He suggested that to allow otherwise would be unfair to the Defendants, as they have come to meet a particularly pleaded case. In fact, they were put on notice by the solicitors’ letter that Tesco intended to change its case. I see no disadvantage to the Defendants in having to deal with a case, where no evidence of motive is gone into. I cannot see that it makes any difference to the presentation of the conduct of the Defence.

20.

If on the law (and for the reasons that I set out in this Judgment, I accept that that is the position) the Claimant is not required to prove motive that is a question of law and it should not be disadvantaged because it included a pleading which it is not necessary for it to prove. It would be an incredibly unjust result if Tesco establishes a bribe but fails to recover because it fails to establish something, which in law it is not obliged to establish.

21.

In any event, on the facts as I shall set out in this Judgment, I have come to the conclusion that Mr Pook did receive a bribe and he received it for the purposes set out in paragraph 15 of the Amended Particulars of Claim. It is not necessary however, based on the authorities cited to me for Tesco to establish that.

EVIDENCE OF PAYMENT

22.

Mr Pook has produced some invoices, which evidence the payments he received. In addition Tesco obtained from Delta what ought to have been the counterparts to those invoices. Somewhat surprisingly they are not identical.

23.

Mr Pook’s invoices described the services having been provided as “sales consultancy … initial business set up payment based upon future business returns”. His second invoice is the same except that it is described as the second business set up payment.

24.

Delta’s copies of the invoices just refer to sales consultancy.

25.

The format of Mr Pook’s relevant invoices appears different from the format of the other invoices which Universal Projects produced for obtaining the false payments from Tesco.

26.

Equally, I can see no reason why Delta would wish to doctor the invoices by deleting the initial business set up payment, but I can see compelling reasons why Mr Pook would wish to insert such services.

27.

On one basis it does not matter, because the invoices (whichever version) are false and fraudulent.

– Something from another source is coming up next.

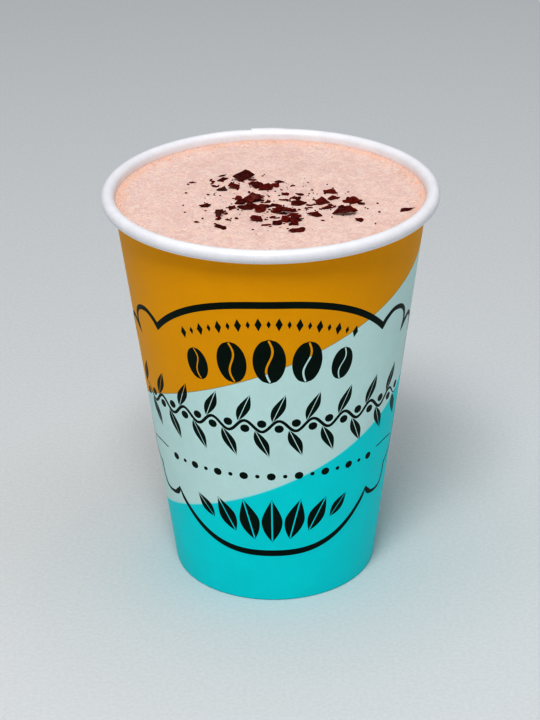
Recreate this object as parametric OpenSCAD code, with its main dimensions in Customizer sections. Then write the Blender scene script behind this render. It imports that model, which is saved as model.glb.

No services of any kind were provided by Universal Projects to Delta. Mr Pook’s case is that the payment was a loan. He admitted in cross examination that the invoices were false. He also admitted (inevitably) that if his evidence was to be believed, namely that it was a loan, there was no basis for claiming VAT on it. There has been therefore an offence in relation to the invoices and false VAT returns submitted. In net terms it may be that Customs and Excise has suffered no loss. Delta will have claimed repayment or off set of the VAT element against its input VAT so Delta’s VAT liability will have been reduced by the false invoices whatever the status of the payments i.e. bribe or loan. Mr Pook caused Universal Projects to pay the VAT out of the monies it received although the figures vary slightly.

28.

I should say something about the evidence Tesco relied upon. The difficulty it faced of course was that being a victim it is difficult to obtain live testimony from any alleged wrong doers. Mr Pook clearly would not assist. As regards the other party to the transactions Tesco interviewed Louis O’Connell a director of Delta on 10 May 2002. There was a transcript of the interview, which was accepted, as authentic. In those circumstances I decided that it was not necessary to hear the tape.

29.

Tesco initially hoped that Mr O’Connell would give evidence on its behalf. He declined so to do. Tesco could have secured his attendance by serving a witness summons on him. Tesco chose not to do that. Instead it served a notice under the Civil Evidence Act 1995 seeking to adduce the transcript as hearsay evidence. Mr Broatch objected to that procedure at the outset of the trial. I rejected his application for reasons, which I set out in an oral Judgment delivered at the start of the trial.

30.

There was initially a doubt about whether Mr Pook would give evidence or not. His witness statement was not included in the bundle for that reason. After the conclusion of Tesco’s evidence Mr Pook elected to give evidence. That decision was his on legal advice. There was no question of an adverse inference of itself being drawn merely from the decision not to give evidence. That said in the absence of an explanation for the invoices and the true effect of the invoices the only inference that could be drawn was that the payments were improper payments and an attempt made to hide them by the creation of fictitious invoices.

31.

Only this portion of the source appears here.